The plan seemed foolproof. Don Bennett wanted to give his two kids a fun way to earn money for college, so he spent a year building them a food truck from which they could sell pizzas out of the back.
Nearly a decade later, one of the kids has graduated, the other one's partway through college, and the truck still hasn't turned out a single pie. "It's not yet a moneymaker, that's for sure," Bennett says. But at least he has shined it up enough to take it to the Specialty Equipment Market Association (SEMA) Show in Las Vegas this year.

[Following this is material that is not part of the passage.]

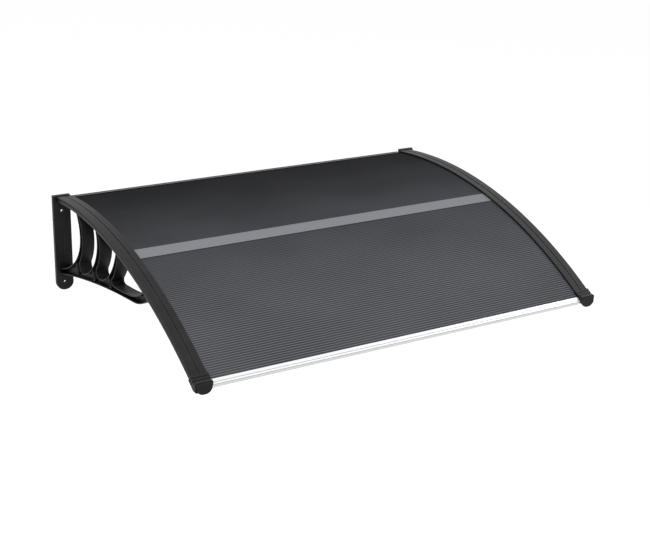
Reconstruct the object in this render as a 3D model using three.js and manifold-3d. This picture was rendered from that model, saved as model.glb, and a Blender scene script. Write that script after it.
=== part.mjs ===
import * as THREE from 'three';
import { mergeVertices } from 'three/addons/utils/BufferGeometryUtils.js';
import Module from 'manifold-3d';

const wasm = await Module();
wasm.setup();

// Door canopy: a tinted twin-wall sheet bent over two wall brackets, clamped to them by
// cover strips, and edged with aluminium profiles at the wall and at the front.
// Millimetres. X runs along the wall, the canopy reaches out towards -Y, and +Z is up.
// The words used for places:
// reach   level distance from the wall
// height  distance above the foot of the wall plates
// inset   distance in from the outer side of a wall plate
// rise    distance out of the sheet's top face, square to the arch

// Whole canopy
const overallWidth = 1220;
const roofReach = 915;
const fit = 0.3;

// Arch of the sheet's top face, seen from the side
const archRadius = 1370;
const crownReach = 210;
const crownHeight = 290.5;

// Twin-wall sheet
const sheetThickness = 5;
const sheetSkin = 0.8;
const sheetWeb = 0.8;
const flutePitch = 6.9;
const sheetRearReach = 13;

// Wall plate of a bracket
const plateWidth = 50;
const plateHeight = 285;
const plateDepth = 12;
const plateFace = 3.5;
const plateWall = 3.5;
const plateFootRadius = 24;
const fixingRadius = 4.2;
const fixingLowHeight = 24;
const fixingHighHeight = 239;
const fixingLand = 13;
const middleLand = 7;

// Arm of a bracket: a flange under the sheet and a wall beside its edge
const armInset = 11;
const armWidth = 43;
const armFlange = 3.7;
const armWall = 3.5;

// Brace under the arm
const braceWidth = 35;
const braceWeb = 4;
const rimWidth = 2.6;
const chordFootHeight = 51;
const chordBow = 21;
const chordNoseReach = 560;
const chordNoseDrop = 65;
const braceTipReach = 650;
const plateBead = 1.2;
const pocketTipGap = 8;
const pocketRoot = 0.4;
const dropRadius = 4;
const dropShoulder = 0.22;
const dropShoulderWidth = 0.45;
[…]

Bennett—who owns a 1941 Ford Deluxe convertible and a restaurant called The Home Place in Silverton, Oregon—says the inspiration for the pizza truck came to him in 2012 after he saw a custom 1947 Ford COE that parts manufacturer Wescott's had on display at a car show in Portland. Around the same time, in a restaurant trade magazine, he saw a wood-fired pizza oven mounted to an old flatbed. It didn't take long for him to start searching the country for a Ford COE of his own.
He eventually found one about 50 miles from home. Though covered with patina and loaded with building supplies that the prior owner had hoarded for decades, the COE remained all original, and Bennett was able to get it running for a brief jaunt to a local cruise night. To turn it into a pizza truck, though, he would have to make significant changes to the Ford.

He started by jettisoning everything but the COE's cab and fenders. The original chassis rode far too high on stiff leaf springs and solid front axle, so Bennett decided to use the chassis from underneath his in-laws' 1985 Coachmen President motorhome. It had a wheelbase that stretched 208 inches—long enough to fit an 18-foot box behind the cab—and featured four-wheel disc brakes, independent front suspension, and a 454-cu.in. big-block Chevrolet V-8.